Click here for larger image
"We looked outside and internally to see if there was anything we could use, but nothing came close," said Nikhil Jayaram, director of engineering in Cisco's midrange routing group. "Other architectures were about packet processing, but we wanted to do flow processing of stateful traffic."
"Multicore processors and complex aggregation routers are converging in a way that means the most-complex communication processing chips now dwell at the edge of the public network," said Loring Wirbel, director of the EE Times Market Intelligence Unit. "The center of the network now means big, dumb, high-speed bit pushing, while all the smarts reside at the edge of the public network, and core routers like Cisco's CRS-1 are no longer the premier platforms for high-performance network processors."
The company hopes the processor will be used in a wide range of routers and be actively upgraded for years in the field. But success in the dynamic edge-networking market, which is growing at double-digit rates, is not assured, said Griliches of IDC.
"The market is littered with router makers who have tried to deliver all the services in one box, but have not done so sufficiently well, because it is not easy to do. Putting everything in one chip is a step in the right direction. A lot of their competitors will be moving in this direction," she said.
The company's track record in ASICs has been measured and successful, said Bryan Lewis, a vice president of research at Gartner.
"Cisco is doing fewer ASIC designs than they have done in the past, but the revenue per ASIC design is growing, causing them to be one of the top buyers in total ASICs and the top buyer in wired comms," he said. "Each design they do internally has been very successful in generating significant revenue for them."
The flow processor appears to have an edge on merchant network processors, but it's difficult to tell because Cisco is guarded about releasing substantive details on the proprietary part.
"Most NPUs [network processing units] are still working largely at Layer 2 and 3, mainly forwarding packets and not doing a lot of upper-level processing," said Bob Wheeler, analyst with The Linley Group (Mountain View, Calif.).

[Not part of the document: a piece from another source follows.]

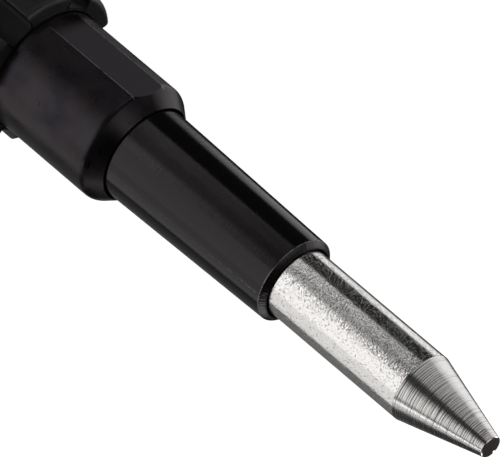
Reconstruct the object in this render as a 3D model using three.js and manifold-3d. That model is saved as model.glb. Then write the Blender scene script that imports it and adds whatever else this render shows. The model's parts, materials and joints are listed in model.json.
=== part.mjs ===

Intel and Cavium Networks have designed 10G network processors that approach what Cisco is delivering. The Intel IXP 2800 uses 16 programmable cores to run services on cards. Startup Netronome is developing a 20G version.
Cavium's Octeon uses 16 MIPS cores that can handle some Layer 4-7 service jobs. It sports an embedded pattern-matching engine but requires off-chip TCAMs for packet classification. For Cisco, "the challenge was turning a multiprocessor into a network processor," said Jayaram, a former chip designer at Digital Equipment Corp.
As many as 100 engineers took part in the project, including former microprocessor designers from AMD, Cyrix, Intel and Sun, as well as the team that designed the multicore ASIC for Cisco's CRS-1 core router.
The group pushed detailed chip design to a new level even for Cisco, one of the top captive ASIC design companies in the world. They worked on circuit designs and memory designs, did their own chip layout and RTL--even designing their own package, another Cisco first.
"One of our biggest challenges was signal integrity, and the package plays a very big role in that," said Jayaram. "A poorly designed package can really bite you in power and signal integrity, but our substrate is almost invisible from an SI perspective."
Keeping the 1.2-GHz processor fed was another issue. Cisco opted for a flat memory model using multiple channels of second-generation reduced-latency DRAMs and various memory blocks inside the chip.
"I suspect we use more on- and off-chip memory than anyone else," said Jayaram.
The flat model for system DRAM helps keep programming the device in C code simple, compared with some network processors that use fragmented banks of TCAMs and other memory structures.
By using up to four threads per core, the chip can hide some of the latency that comms processors generate with their requirements for many memory accesses. Most computer processors are using only two threads per core.
The choice of Tensilica over MIPS or ARM as a core supplier was a close call. "They were fairly similar, but the Tensilica architecture had some benefits when you dip down into the gory details of network processing," said Jayaram.
The cores are linked on what is "effectively a high-performance crossbar switch," he said. Processors using more than 40 cores typically move to more-complex structures, such as a mesh.
Externally, the chip sports four 10-Gbit SPI 4.2 ports to ship traffic in and out at rates up to 20 Gbits/s, thanks to a Cisco proprietary feature for linking two interconnects. A next-generation version of the chip will use a derivative of the Interlaken interconnect to deliver traffic at rates of up to 40 Gbits/s in and out of the chip.
"We did a lot of work to future-proof this design" with all the blocks ready for 40G flows, said Jayaram.
The chip is geared for key comms tasks such as tree lookups, hashing functions and high-bandwidth/low-latency access to DRAM. Much of its secret sauce takes the form of complex algorithms for flexibly handling a variety of content flows; some are passed through directly, while others get detailed processing.
Other ASICs on the board include some packet framers and other generally minor parts. Cisco added a virtualization layer to its IOS router software in order to deliver fault-tolerant redundancy on the system without requiring multiple flow processors.
Cisco has filed for 42 patents on the new router, most of them on the processor.
The rapid rise of network traffic will propel the need for the new system, the company said. Cisco estimates global IP demand will grow from 7 exabytes per month in 2007 to 29 exabytes per month in 2011, fueled in part by consumer video. The 2011 figure is more than 1,100 times the amount of traffic that traversed the Internet backbone in the United States in 2000, Cisco estimates.
The company has mustered support for the new router from multiple end users or potential users, including Lufthansa Airlines and financial firm Wachovia. A Cisco press release quotes one telecom executive saying the router represents a class of design needed for future carrier networks.
"We believe it will be necessary for the edge of network to perform dynamic quality control to flexibly and securely enable aggregation of traffic from broadband services and converged communications," said Shin Hashomoto, an executive vice president with Nippon Telegraph and Telephone, in a prepared statement.
The Cisco ASR 1000 will be generally available in April priced from $35,000.